**Prompt**
Reproduce each line exactly, including spacing and punctuation.

**Source material**

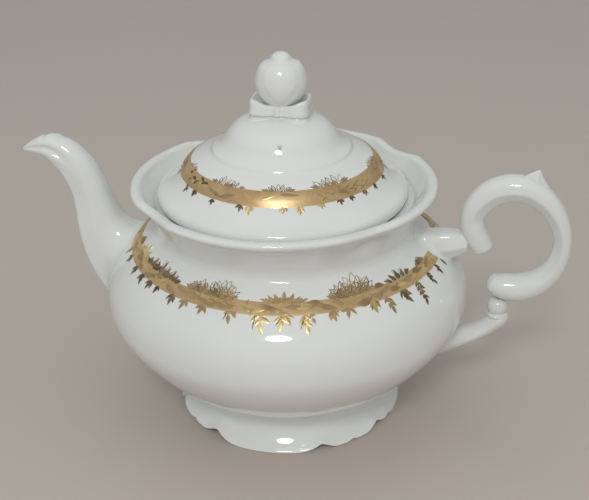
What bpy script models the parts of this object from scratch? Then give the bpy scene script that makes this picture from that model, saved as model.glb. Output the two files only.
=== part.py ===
"""Porcelain teapot with a lift-off lid: a hollow belly on a scalloped foot, a
flared lobed collar that the lid sits down in, an S-shaped spout with a hooded
mouth, a C-scroll handle and a bud-shaped knob on a bow.

Metres, +Z up. The spout points to -X and the handle to +X. The origin is on the
table, under the middle of the pot's bounding box."""

import math

import bmesh
import bpy
import numpy as np
from mathutils import Vector

MM = 0.001
GAP = 0.3  # left between neighbouring castings, mm

# Driving dimensions, mm
AXIS_X = -0.4  # belly axis, so that spout and handle reach equally far from x = 0
BELLY_R = 85.4
WALL = 3.6
NECK_Z = 97.0
NECK_R = 60.0
THROAT_R = 54.0
SEAT_Z = 107.7
RIM_R = 69.8
RIM_Z = 115.8
RIM_NOTCH_DEEP = 1.6  # the rim is a quatrefoil, pinched in at four diagonals
RIM_NOTCH_DIP = 1.7
RIM_NOTCH_HALF = 15.0  # degrees
FOOT_R = 54.9
FOOT_NOTCH_DEEP = 1.3
FOOT_NOTCH_LIFT = 5.0  # how far a notch between two foot lobes clears the table
FOOT_SMALL_HALF = 17.5  # half of a small lobe, degrees; the large ones fill the rest
LID_R = 57.5
LID_TOP_Z = 147.0
LID_SHIFT = -1.4  # the lid lies a little towards the spout in its seat
FLANGE_R = 50.6
FLANGE_Z = 99.5
VENT_R = 1.6
KNOB_R = 11.6
KNOB_Z = 162.6
KNOB_TOP = 174.6
HANDLE_HALF_WIDTH = 6.6
STRAINER_HOLE_R = 2.2

for stale in list(bpy.data.objects):
    bpy.data.objects.remove(stale, do_unlink=True)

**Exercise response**
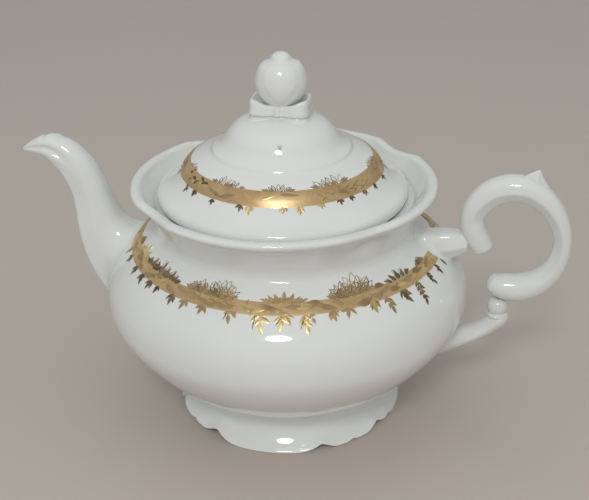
What bpy script models the parts of this object from scratch? Then give the bpy scene script that makes this picture from that model, saved as model.glb. Output the two files only.
=== part.py ===
"""Porcelain teapot with a lift-off lid: a hollow belly on a scalloped foot, a
flared lobed collar that the lid sits down in, an S-shaped spout with a hooded
mouth, a C-scroll handle and a bud-shaped knob on a bow.

Metres, +Z up. The spout points to -X and the handle to +X. The origin is on the
table, under the middle of the pot's bounding box."""

import math

import bmesh
import bpy
import numpy as np
from mathutils import Vector

MM = 0.001
GAP = 0.3  # left between neighbouring castings, mm

# Driving dimensions, mm
AXIS_X = -0.4  # belly axis, so that spout and handle reach equally far from x = 0
BELLY_R = 85.4
WALL = 3.6
NECK_Z = 97.0
NECK_R = 60.0
THROAT_R = 54.0
SEAT_Z = 107.7
RIM_R = 69.8
RIM_Z = 115.8
RIM_NOTCH_DEEP = 1.6  # the rim is a quatrefoil, pinched in at four diagonals
RIM_NOTCH_DIP = 1.7
RIM_NOTCH_HALF = 15.0  # degrees
FOOT_R = 54.9
FOOT_NOTCH_DEEP = 1.3
FOOT_NOTCH_LIFT = 5.0  # how far a notch between two foot lobes clears the table
FOOT_SMALL_HALF = 17.5  # half of a small lobe, degrees; the large ones fill the rest
LID_R = 57.5
LID_TOP_Z = 147.0
LID_SHIFT = -1.4  # the lid lies a little towards the spout in its seat
FLANGE_R = 50.6
FLANGE_Z = 99.5
VENT_R = 1.6
KNOB_R = 11.6
KNOB_Z = 162.6
KNOB_TOP = 174.6
HANDLE_HALF_WIDTH = 6.6
STRAINER_HOLE_R = 2.2

for stale in list(bpy.data.objects):
    bpy.data.objects.remove(stale, do_unlink=True)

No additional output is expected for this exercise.